Exercise prompt:
Each line from the beginning of the data below through the line containing "import Module from 'manifold-3d';" should be repeated exactly, please.
******************************
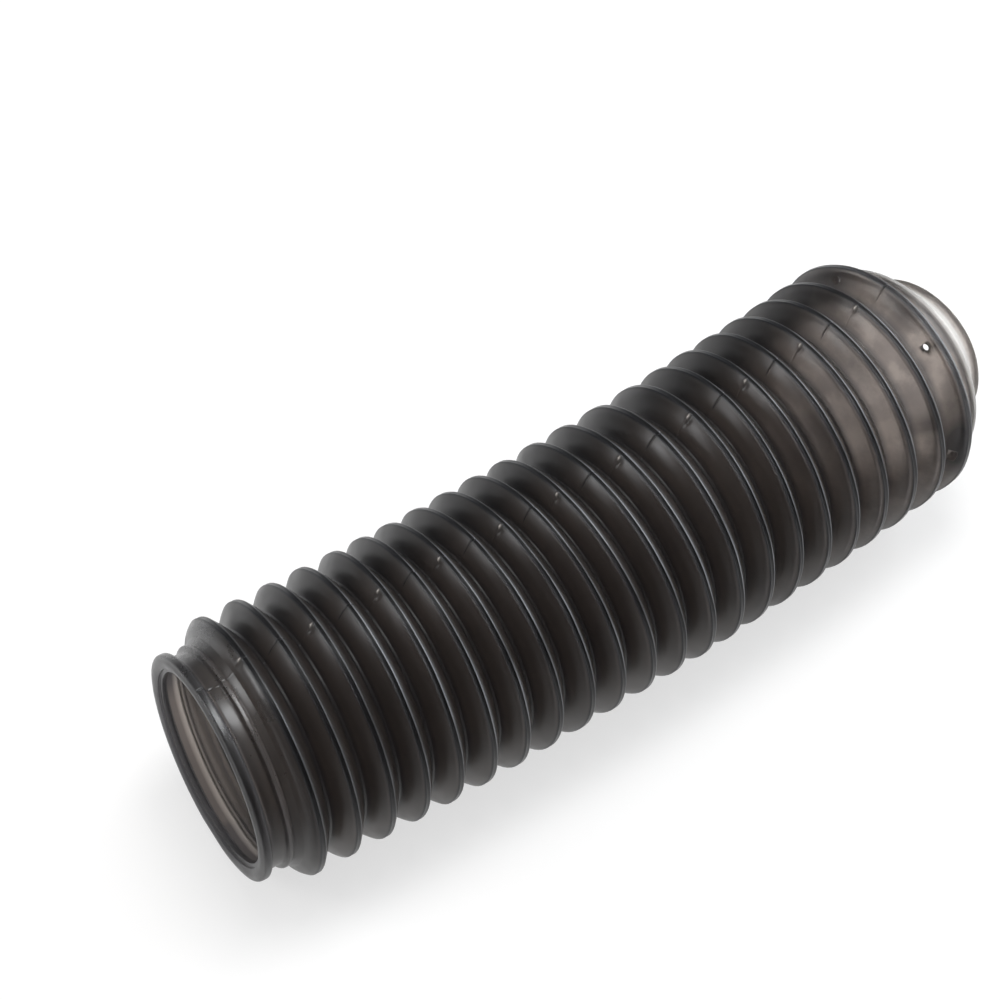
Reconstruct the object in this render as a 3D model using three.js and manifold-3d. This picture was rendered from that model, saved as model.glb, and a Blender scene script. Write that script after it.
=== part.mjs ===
// Fork gaiter: a bellows moulded as one piece in smoke-grey rubber, lying on its side.
// Units are millimetres, +X runs from the large cuff to the small cuff and +Z is up.
// A profile is a list of points (distance from the large mouth, radius).
import * as THREE from 'three';
import { mergeVertices } from 'three/addons/utils/BufferGeometryUtils.js';
import Module from 'manifold-3d';

// Bellows
const CREST_DIAMETER = 80;
const FOLD_COUNT = 22;
const FOLD_PITCH = 11;
const FOLD_DEPTH = 6.5;
const CREST_LAND = 1.4;
const VALLEY_LAND = 0.8;
const WALL = 1.6;

// Cuffs: each has a mouth lip, a seat for the clamp, a shoulder up to a ridge and a band that leads to the folds.
const LARGE_CUFF = {
  boreDiameter: 59,
  lipDiameter: 70,
  lipLength: 2.4,
  seatDiameter: 66,
  seatLength: 4,
  shoulderLength: 0.6,
  ridgeDiameter: 69,
  ridgeLength: 1,
  bandDiameter: 71,
  bandLength: 2,
  coneLength: 3,
};
const SMALL_CUFF = {
  boreDiameter: 42,
  lipDiameter: 51,
  lipLength: 2.2,
  seatDiameter: 47,
  seatLength: 4.6,
  shoulderLength: 3,
  ridgeDiameter: 69,
  ridgeLength: 1,
  bandDiameter: 70,
  bandLength: 2,
  coneLength: 3.2,
};
const REBATE_WIDTH = 1.2;
const REBATE_DEPTH = 0.8;
const STEP_RUN = 0.6;
const NICK_DEPTH = 0.5;

// Breather holes through the near flank of the last fold
const VENT_COUNT = 6;
const VENT_DIAMETER = 2.4;
const VENT_SIDES = 10;

// How the soft moulding lies: a flat under each crest, and a slight sideways bow
const REST_WIDTH = 14;
const BOW_RADIUS = 1300;

const SEGMENTS = 30;

const crestRadius = CREST_DIAMETER / 2;
const valleyRadius = crestRadius - FOLD_DEPTH;
const flankRun = (FOLD_PITCH - CREST_LAND - VALLEY_LAND) / 2;
const flankSlope = Math.atan2(FOLD_DEPTH, flankRun);
const firstCrest = cuffLength(LARGE_CUFF) + CREST_LAND / 2;
const lastCrest = firstCrest + (FOLD_COUNT - 1) * FOLD_PITCH;
const length = lastCrest + CREST_LAND / 2 + cuffLength(SMALL_CUFF);

function cuffLength(cuff) {
  const clampPart = cuff.lipLength + STEP_RUN + cuff.seatLength + cuff.shoulderLength;
  return clampPart + cuff.ridgeLength + STEP_RUN + cuff.bandLength + cuff.coneLength;
}

// Outside of a cuff, from its mouth inwards; the cone that follows ends at the crest.
function cuffOutside(cuff) {
  const lip = cuff.lipDiameter / 2;
  const seat = cuff.seatDiameter / 2;
  const ridge = cuff.ridgeDiameter / 2;
  const band = cuff.bandDiameter / 2;
  const seatStart = cuff.lipLength + STEP_RUN;
  const seatEnd = seatStart + cuff.seatLength;
  const ridgeStart = seatEnd + cuff.shoulderLength;
  const ridgeEnd = ridgeStart + cuff.ridgeLength;
  const bandStart = ridgeEnd + STEP_RUN;
  return [
    [0, lip],
    [cuff.lipLength, lip],
    [seatStart, seat],
    [seatEnd, seat],
    [ridgeStart, ridge],
    [ridgeEnd, ridge],
    [bandStart, ridge - NICK_DEPTH],
    [bandStart + cuff.bandLength, band],
  ];
}

// Inside of a cuff: a rebated mouth, a bore collar, then one wall below the outside.
function cuffInside(cuff) {
  const bore = cuff.boreDiameter / 2;
  const seat = cuff.seatDiameter / 2 - WALL;
  const ridge = cuff.ridgeDiameter / 2 - WALL;
  const band = cuff.bandDiameter / 2 - WALL;
  const seatEnd = cuff.lipLength + STEP_RUN + cuff.seatLength;
  const bandEnd = cuffLength(cuff) - cuff.coneLength;
  const shoulderHeight = (cuff.ridgeDiameter - cuff.seatDiameter) / 2;
  const shoulderTurn = Math.atan2(shoulderHeight, cuff.shoulderLength) / 2;
  const wallShift = WALL * Math.tan(shoulderTurn);
  return [
    [0, bore + REBATE_WIDTH],
    [REBATE_DEPTH, bore + REBATE_WIDTH],
    [REBATE_DEPTH, bore],
    [cuff.lipLength, bore],
    [cuff.lipLength + STEP_RUN, seat],
    [seatEnd + wallShift, seat],
    [seatEnd + wallShift + cuff.shoulderLength, ridge],
    [bandEnd + WALL / 2, band],
  ];
}

function mirrored(points) {
  return points.map(([distance, radius]) => [length - distance, radius]).reverse();
}

function foldsOutside() {
  const points = [];
  for (let fold = 0; fold < FOLD_COUNT; fold += 1) {
    const crest = firstCrest + fold * FOLD_PITCH;
    points.push([crest - CREST_LAND / 2, crestRadius]);
    points.push([crest + CREST_LAND / 2, crestRadius]);
    if (fold < FOLD_COUNT - 1) {
      const valley = crest + FOLD_PITCH / 2;
      points.push([valley - VALLEY_LAND / 2, valleyRadius]);
      points.push([valley + VALLEY_LAND / 2, valleyRadius]);
    }
  }
  return points;
}

// The inside of each crest comes to an edge; the inside of each valley is wider by the wall.
function foldsInside() {
  const valleyHalf = VALLEY_LAND / 2 + WALL * Math.tan(flankSlope / 2);
  const points = [];
  for (let fold = 0; fold < FOLD_COUNT; fold += 1) {
    const crest = firstCrest + fold * FOLD_PITCH;
    points.push([crest, crestRadius - WALL]);
    if (fold < FOLD_COUNT - 1) {
      const valley = crest + FOLD_PITCH / 2;
      points.push([valley - valleyHalf, valleyRadius - WALL]);
      points.push([valley + valleyHalf, valleyRadius - WALL]);
    }
  }
  return points;
}

// Closed section of the wall: along the outside, then back along the inside.
function wallSection() {
  const outside = [...cuffOutside(LARGE_CUFF), ...foldsOutside(), ...mirrored(cuffOutside(SMALL_CUFF))];
  const inside = [...cuffInside(LARGE_CUFF), ...foldsInside(), ...mirrored(cuffInside(SMALL_CUFF))];
  const loop = [...outside, ...inside.reverse()];
  loop.push(loop[0]);
  return loop.map(([distance, radius]) => new THREE.Vector2(radius, distance));
}

// Angle of a lathe column from straight down; the facet between the last and the first is the rest flat.
function columnAngle(column) {
  const restHalfAngle = Math.asin(REST_WIDTH / CREST_DIAMETER);
  const step = (2 * Math.PI - 2 * restHalfAngle) / (SEGMENTS - 1);
  return restHalfAngle + (column % SEGMENTS) * step;
}

function straightTube() {
  const section = wallSection();
  const geometry = new THREE.LatheGeometry(section, SEGMENTS);
  const position = geometry.attributes.position;
  for (let index = 0; index < position.count; index += 1) {
    const angle = columnAngle(Math.floor(index / section.length));
    const point = section[index % section.length];
    position.setXYZ(index, point.y, point.x * Math.sin(angle), -point.x * Math.cos(angle));
  }
  return geometry;
}

// A cylinder square to the near flank of the last fold, at one angle from the top.
function ventCutter(number) {
  const cutter = new THREE.CylinderGeometry(VENT_DIAMETER / 2, VENT_DIAMETER / 2, 4 * WALL, VENT_SIDES);
  const distance = lastCrest - CREST_LAND / 2 - flankRun / 2;
  const radius = crestRadius - FOLD_DEPTH / 2;
  cutter.rotateY(Math.PI / VENT_SIDES);
  cutter.applyMatrix4(new THREE.Matrix4().makeBasis(
    new THREE.Vector3(0, 1, 0),
    new THREE.Vector3(-Math.sin(flankSlope), 0, Math.cos(flankSlope)),
    new THREE.Vector3(Math.cos(flankSlope), 0, Math.sin(flankSlope)),
  ));
  cutter.translate(distance, 0, radius);
  cutter.rotateX((number + 0.5) * 2 * Math.PI / VENT_COUNT);
  return cutter;
}

// The bow is an arc in plan whose centre lies towards +Y.
function bow(geometry) {
  const position = geometry.attributes.position;
  for (let index = 0; index < position.count; index += 1) {
    const turn = (position.getX(index) - length / 2) / BOW_RADIUS;
    const reach = BOW_RADIUS - position.getY(index);
    position.setXYZ(index, reach * Math.sin(turn), BOW_RADIUS - reach * Math.cos(turn), position.getZ(index));
  }
}

// Origin under the middle of the part, on the surface it lies on.
function standOnOrigin(geometry) {
  geometry.computeBoundingBox();
  const { min, max } = geometry.boundingBox;
  geometry.translate(-(min.x + max.x) / 2, -(min.y + max.y) / 2, -min.z);
}

const wasm = await Module();
wasm.setup();

function toSolid(geometry) {
  geometry.deleteAttribute('normal');
  geometry.deleteAttribute('uv');
  const merged = mergeVertices(geometry);
  return new wasm.Manifold(new wasm.Mesh({
    numProp: 3,
    vertProperties: merged.attributes.position.array,
    triVerts: Uint32Array.from(merged.index.array),
  }));
}

function toGeometry(solid) {
  const mesh = solid.getMesh();
  const geometry = new THREE.BufferGeometry();
  geometry.setAttribute('position', new THREE.BufferAttribute(Float32Array.from(mesh.vertProperties), 3));
  geometry.setIndex(new THREE.BufferAttribute(Uint32Array.from(mesh.triVerts), 1));
  return geometry;
}

function gaiterGeometry() {
  let solid = toSolid(straightTube());
  for (let number = 0; number < VENT_COUNT; number += 1) {
    solid = solid.subtract(toSolid(ventCutter(number)));
  }
  const geometry = toGeometry(solid);
  bow(geometry);
  standOnOrigin(geometry);
  geometry.computeVertexNormals();
  return geometry;
}

const rubber = new THREE.MeshStandardMaterial({ color: 0x3d3836, roughness: 0.45, metalness: 0 });

const gaiter = new THREE.Mesh(gaiterGeometry(), rubber);
gaiter.name = 'gaiter';

const group = new THREE.Group();
group.add(gaiter);

export default group;
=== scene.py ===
# Looks of the fork gaiter: one fine moulded skin in smoke-grey rubber, a floor, studio light and the camera.
# The gaiter's own lengths are in millimetres; everything that goes into the scene is in metres.
# s is the distance from the large mouth along the axis, r the radius, and theta runs from the top towards +Y.
import math

import bpy
import numpy as np
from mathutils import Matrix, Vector


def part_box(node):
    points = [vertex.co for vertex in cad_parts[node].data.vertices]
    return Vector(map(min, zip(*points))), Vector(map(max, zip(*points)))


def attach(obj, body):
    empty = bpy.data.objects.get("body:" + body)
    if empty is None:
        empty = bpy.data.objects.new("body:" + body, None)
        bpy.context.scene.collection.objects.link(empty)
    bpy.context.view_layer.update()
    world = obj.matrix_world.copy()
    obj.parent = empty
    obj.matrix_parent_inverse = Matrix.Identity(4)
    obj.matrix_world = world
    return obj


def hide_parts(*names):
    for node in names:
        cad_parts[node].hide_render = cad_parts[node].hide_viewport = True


MM = 0.001

# Bellows, the same sizes as the solid
CREST_R = 40.0
FOLDS = 22
PITCH = 11.0
DEPTH = 6.5
CREST_LAND = 1.4
VALLEY_LAND = 0.8
WALL = 1.6
REST_WIDTH = 14.0
BOW_RADIUS = 1300.0
VALLEY_R = CREST_R - DEPTH
FLANK_RUN = (PITCH - CREST_LAND - VALLEY_LAND) / 2
FLANK_SLOPE = math.atan2(DEPTH, FLANK_RUN)
REST_HALF = math.asin(REST_WIDTH / 2 / CREST_R)

# Cuffs, the same sizes as the solid: diameters, the rounding behind the lip, then lengths along the axis
LARGE = dict(bore=59.0, lip=70.0, seat=66.0, ridge=69.0, band=71.0, lip_back=0.8,
             lip_run=2.4, seat_run=4.0, shoulder_run=0.6, ridge_run=1.0, band_run=2.0, cone_run=3.0)
SMALL = dict(bore=42.0, lip=51.0, seat=47.0, ridge=69.0, band=70.0, lip_back=1.3,
             lip_run=2.2, seat_run=4.6, shoulder_run=3.0, ridge_run=1.0, band_run=2.0, cone_run=3.2)
REBATE_WIDTH = 1.2
REBATE_DEPTH = 0.8
STEP_RUN = 0.6
NICK_DEPTH = 0.5

# Breather holes through the near flank of the last fold
VENTS = 6
VENT_R = 1.2
VENT_SIDES = 16

# Rounded corners of the section: fillet radius and steps
MOUTH_EDGE = (0.7, 5)
SOFT_CORNER = (1.2, 4)
SEAT_END_CORNER = (0.6, 3)
RIDGE_CORNER = (0.3, 3)
BAND_START_CORNER = (0.25, 3)
REBATE_CORNER = (0.2, 3)
INNER_CUFF_CORNER = (0.3, 3)
INNER_BAND_CORNER = (0.6, 3)
NEAR_EDGE = (0.25, 4)
GROOVE = (1.5, 1)
FAR_EDGE = (0.6, 4)
VALLEY_CORNER = (0.3, 2)
INNER_CREST_CORNER = (0.8, 2)
INNER_VALLEY_CORNER = (0.8, 1)
LIP_BACK_STEPS = 4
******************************
Answer for the task:
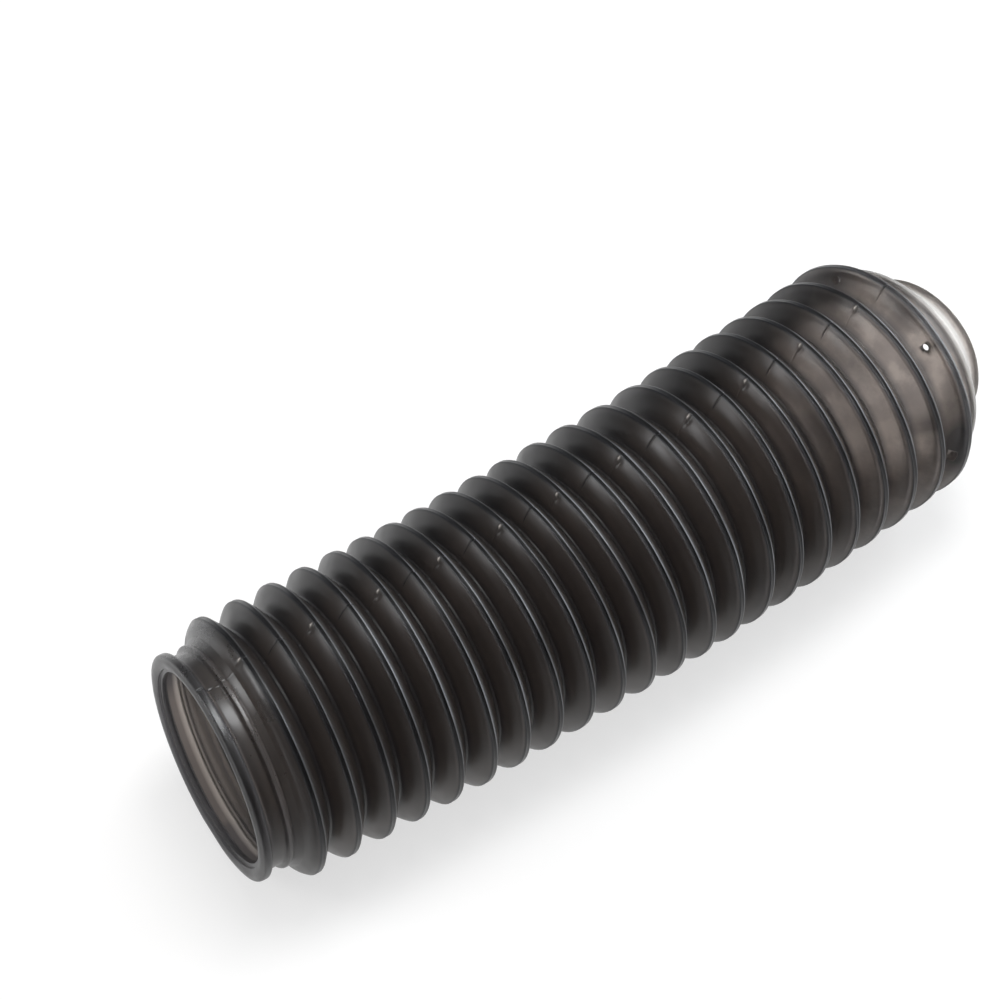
Reconstruct the object in this render as a 3D model using three.js and manifold-3d. This picture was rendered from that model, saved as model.glb, and a Blender scene script. Write that script after it.
=== part.mjs ===
// Fork gaiter: a bellows moulded as one piece in smoke-grey rubber, lying on its side.
// Units are millimetres, +X runs from the large cuff to the small cuff and +Z is up.
// A profile is a list of points (distance from the large mouth, radius).
import * as THREE from 'three';
import { mergeVertices } from 'three/addons/utils/BufferGeometryUtils.js';
import Module from 'manifold-3d';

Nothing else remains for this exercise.